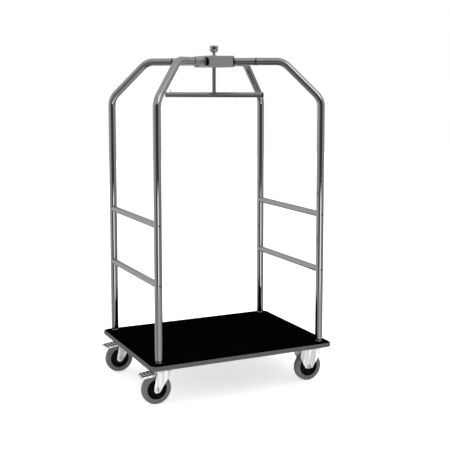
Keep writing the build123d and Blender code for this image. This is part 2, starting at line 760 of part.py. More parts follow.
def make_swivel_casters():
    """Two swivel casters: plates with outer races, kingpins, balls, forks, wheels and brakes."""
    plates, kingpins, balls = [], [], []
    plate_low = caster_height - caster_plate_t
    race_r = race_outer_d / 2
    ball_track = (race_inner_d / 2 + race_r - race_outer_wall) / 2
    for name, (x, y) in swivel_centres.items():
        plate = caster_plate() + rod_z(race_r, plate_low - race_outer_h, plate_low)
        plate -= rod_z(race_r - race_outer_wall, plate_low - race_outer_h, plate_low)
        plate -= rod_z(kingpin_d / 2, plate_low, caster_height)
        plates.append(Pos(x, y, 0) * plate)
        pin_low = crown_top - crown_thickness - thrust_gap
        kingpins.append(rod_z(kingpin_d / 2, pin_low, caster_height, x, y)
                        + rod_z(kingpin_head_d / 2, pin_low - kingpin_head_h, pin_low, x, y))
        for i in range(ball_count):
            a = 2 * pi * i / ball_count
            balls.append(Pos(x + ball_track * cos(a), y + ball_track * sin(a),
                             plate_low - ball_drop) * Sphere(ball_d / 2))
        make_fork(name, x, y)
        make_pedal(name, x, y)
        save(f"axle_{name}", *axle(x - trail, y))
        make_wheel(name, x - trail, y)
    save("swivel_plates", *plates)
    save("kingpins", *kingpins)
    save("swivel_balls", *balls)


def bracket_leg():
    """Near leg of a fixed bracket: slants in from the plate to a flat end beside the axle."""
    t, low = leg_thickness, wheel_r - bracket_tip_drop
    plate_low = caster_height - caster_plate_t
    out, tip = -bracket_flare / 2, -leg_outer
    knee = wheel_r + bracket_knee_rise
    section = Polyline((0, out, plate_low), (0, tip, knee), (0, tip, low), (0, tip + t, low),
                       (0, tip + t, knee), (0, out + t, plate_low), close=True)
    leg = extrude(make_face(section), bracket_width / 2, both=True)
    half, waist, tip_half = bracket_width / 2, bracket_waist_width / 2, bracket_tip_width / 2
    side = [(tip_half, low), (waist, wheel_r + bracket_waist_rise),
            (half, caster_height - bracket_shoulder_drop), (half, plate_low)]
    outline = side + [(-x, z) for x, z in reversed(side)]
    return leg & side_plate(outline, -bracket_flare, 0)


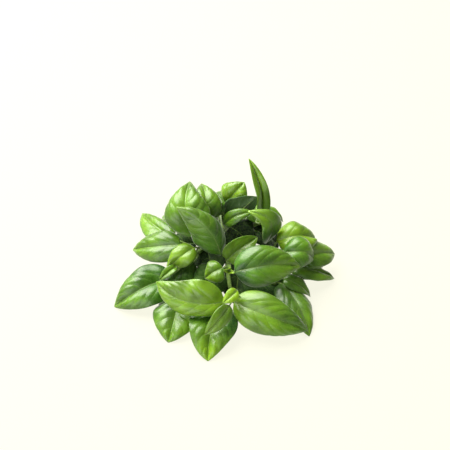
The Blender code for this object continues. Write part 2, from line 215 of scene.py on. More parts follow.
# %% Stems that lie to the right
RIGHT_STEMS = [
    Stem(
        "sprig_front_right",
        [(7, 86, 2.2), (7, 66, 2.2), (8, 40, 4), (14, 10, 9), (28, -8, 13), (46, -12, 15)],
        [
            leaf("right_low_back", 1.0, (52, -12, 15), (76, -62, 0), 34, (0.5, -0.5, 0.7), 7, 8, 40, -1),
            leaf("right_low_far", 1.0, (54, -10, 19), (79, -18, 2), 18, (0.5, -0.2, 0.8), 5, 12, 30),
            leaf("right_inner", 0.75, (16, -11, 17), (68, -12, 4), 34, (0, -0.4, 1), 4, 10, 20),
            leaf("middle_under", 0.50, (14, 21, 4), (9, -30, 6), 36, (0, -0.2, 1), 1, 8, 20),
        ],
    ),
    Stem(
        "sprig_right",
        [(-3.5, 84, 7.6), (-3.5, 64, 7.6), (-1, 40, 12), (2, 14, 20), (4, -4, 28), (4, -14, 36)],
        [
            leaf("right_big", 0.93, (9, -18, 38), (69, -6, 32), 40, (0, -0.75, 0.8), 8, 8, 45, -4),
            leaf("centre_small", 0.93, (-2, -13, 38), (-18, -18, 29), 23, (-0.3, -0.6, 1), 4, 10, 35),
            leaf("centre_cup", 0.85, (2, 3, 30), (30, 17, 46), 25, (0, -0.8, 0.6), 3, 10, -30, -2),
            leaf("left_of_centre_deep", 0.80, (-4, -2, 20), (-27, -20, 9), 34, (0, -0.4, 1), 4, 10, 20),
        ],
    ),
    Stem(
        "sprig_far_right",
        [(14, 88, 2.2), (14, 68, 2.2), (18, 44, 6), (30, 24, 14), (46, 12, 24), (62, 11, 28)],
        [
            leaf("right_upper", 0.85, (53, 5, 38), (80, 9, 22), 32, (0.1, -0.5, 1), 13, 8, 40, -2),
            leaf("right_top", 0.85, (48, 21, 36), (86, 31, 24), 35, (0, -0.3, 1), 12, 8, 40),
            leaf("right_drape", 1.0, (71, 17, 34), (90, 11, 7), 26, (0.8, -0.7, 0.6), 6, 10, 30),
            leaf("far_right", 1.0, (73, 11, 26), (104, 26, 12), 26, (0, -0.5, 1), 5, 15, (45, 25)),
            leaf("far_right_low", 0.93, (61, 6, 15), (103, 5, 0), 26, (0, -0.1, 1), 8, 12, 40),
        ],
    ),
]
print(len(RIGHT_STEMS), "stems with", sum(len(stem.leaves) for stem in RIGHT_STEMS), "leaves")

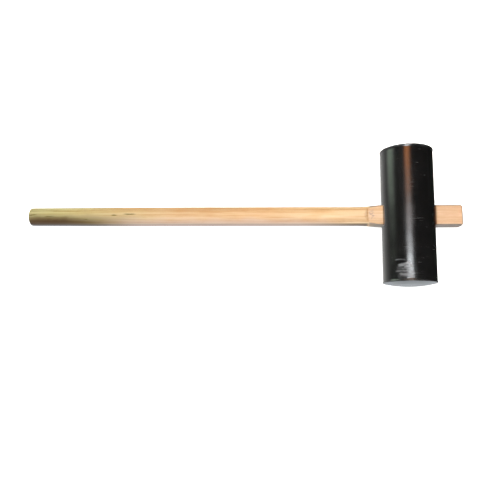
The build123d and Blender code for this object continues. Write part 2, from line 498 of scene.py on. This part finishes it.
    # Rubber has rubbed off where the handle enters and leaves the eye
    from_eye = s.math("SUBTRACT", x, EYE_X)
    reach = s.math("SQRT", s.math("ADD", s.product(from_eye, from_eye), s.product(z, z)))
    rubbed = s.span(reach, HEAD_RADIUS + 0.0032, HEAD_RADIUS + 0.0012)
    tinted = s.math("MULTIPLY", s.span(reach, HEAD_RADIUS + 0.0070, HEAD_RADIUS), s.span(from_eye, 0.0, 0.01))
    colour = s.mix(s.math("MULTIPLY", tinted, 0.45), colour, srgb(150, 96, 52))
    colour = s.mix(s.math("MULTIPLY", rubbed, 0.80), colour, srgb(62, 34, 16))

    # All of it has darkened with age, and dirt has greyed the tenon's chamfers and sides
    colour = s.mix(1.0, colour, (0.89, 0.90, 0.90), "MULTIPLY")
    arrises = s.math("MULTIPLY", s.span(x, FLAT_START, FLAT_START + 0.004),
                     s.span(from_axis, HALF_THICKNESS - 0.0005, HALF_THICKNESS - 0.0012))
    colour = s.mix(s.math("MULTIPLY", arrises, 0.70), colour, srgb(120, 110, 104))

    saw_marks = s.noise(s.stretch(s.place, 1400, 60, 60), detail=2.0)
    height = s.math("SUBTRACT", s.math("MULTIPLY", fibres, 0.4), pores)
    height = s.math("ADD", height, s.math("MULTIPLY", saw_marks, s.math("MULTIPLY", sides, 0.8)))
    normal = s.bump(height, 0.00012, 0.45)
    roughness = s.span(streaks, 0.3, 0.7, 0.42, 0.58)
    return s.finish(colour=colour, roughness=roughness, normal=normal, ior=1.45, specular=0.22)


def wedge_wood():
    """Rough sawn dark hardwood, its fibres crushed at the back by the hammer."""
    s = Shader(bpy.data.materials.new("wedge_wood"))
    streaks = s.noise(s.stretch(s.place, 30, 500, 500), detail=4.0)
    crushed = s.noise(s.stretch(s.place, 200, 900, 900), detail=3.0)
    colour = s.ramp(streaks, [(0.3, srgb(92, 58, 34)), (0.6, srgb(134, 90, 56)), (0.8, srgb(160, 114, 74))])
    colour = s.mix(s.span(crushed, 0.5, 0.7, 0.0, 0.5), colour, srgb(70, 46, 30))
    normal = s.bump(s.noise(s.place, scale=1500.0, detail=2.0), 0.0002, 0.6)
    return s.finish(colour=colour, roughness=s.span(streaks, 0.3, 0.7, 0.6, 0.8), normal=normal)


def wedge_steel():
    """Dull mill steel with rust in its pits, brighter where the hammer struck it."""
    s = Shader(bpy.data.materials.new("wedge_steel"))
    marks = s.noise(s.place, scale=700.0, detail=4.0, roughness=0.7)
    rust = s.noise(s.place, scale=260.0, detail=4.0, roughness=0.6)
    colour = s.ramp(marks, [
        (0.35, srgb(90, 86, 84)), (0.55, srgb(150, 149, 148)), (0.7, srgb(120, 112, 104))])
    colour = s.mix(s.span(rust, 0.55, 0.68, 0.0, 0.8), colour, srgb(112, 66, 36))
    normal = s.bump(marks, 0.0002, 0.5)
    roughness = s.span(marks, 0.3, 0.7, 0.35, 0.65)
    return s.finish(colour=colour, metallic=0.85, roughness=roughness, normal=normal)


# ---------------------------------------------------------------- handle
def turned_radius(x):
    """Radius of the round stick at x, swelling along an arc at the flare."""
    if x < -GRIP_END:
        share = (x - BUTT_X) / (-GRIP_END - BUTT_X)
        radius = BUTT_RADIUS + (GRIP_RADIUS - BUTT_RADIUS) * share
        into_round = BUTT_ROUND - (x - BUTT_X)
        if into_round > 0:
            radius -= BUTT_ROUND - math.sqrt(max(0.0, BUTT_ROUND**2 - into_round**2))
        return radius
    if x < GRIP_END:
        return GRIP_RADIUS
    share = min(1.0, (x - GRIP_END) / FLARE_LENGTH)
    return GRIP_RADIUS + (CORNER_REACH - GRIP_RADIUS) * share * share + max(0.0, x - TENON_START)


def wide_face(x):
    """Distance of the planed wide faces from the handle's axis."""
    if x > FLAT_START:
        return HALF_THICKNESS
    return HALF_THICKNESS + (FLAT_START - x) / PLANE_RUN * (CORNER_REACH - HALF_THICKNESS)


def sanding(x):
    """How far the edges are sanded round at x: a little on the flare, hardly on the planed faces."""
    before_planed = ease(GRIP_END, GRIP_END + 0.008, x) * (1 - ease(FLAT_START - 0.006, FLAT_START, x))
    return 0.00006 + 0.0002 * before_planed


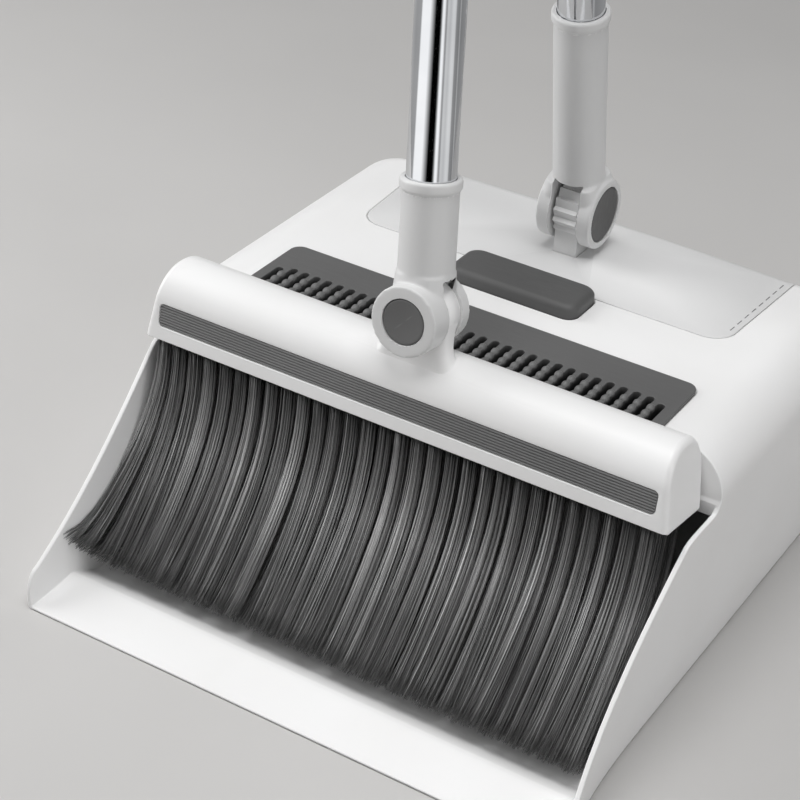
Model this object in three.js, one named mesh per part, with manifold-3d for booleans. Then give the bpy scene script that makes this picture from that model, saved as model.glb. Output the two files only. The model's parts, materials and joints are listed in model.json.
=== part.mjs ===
────────────────────
# Exercise directions
Reproduce exactly, with nothing added, the lines from the one that contains "Model this object" to the end of the data.

# Result of this exercise
Model this object in three.js, one named mesh per part, with manifold-3d for booleans. Then give the bpy scene script that makes this picture from that model, saved as model.glb. Output the two files only. The model's parts, materials and joints are listed in model.json.
=== part.mjs ===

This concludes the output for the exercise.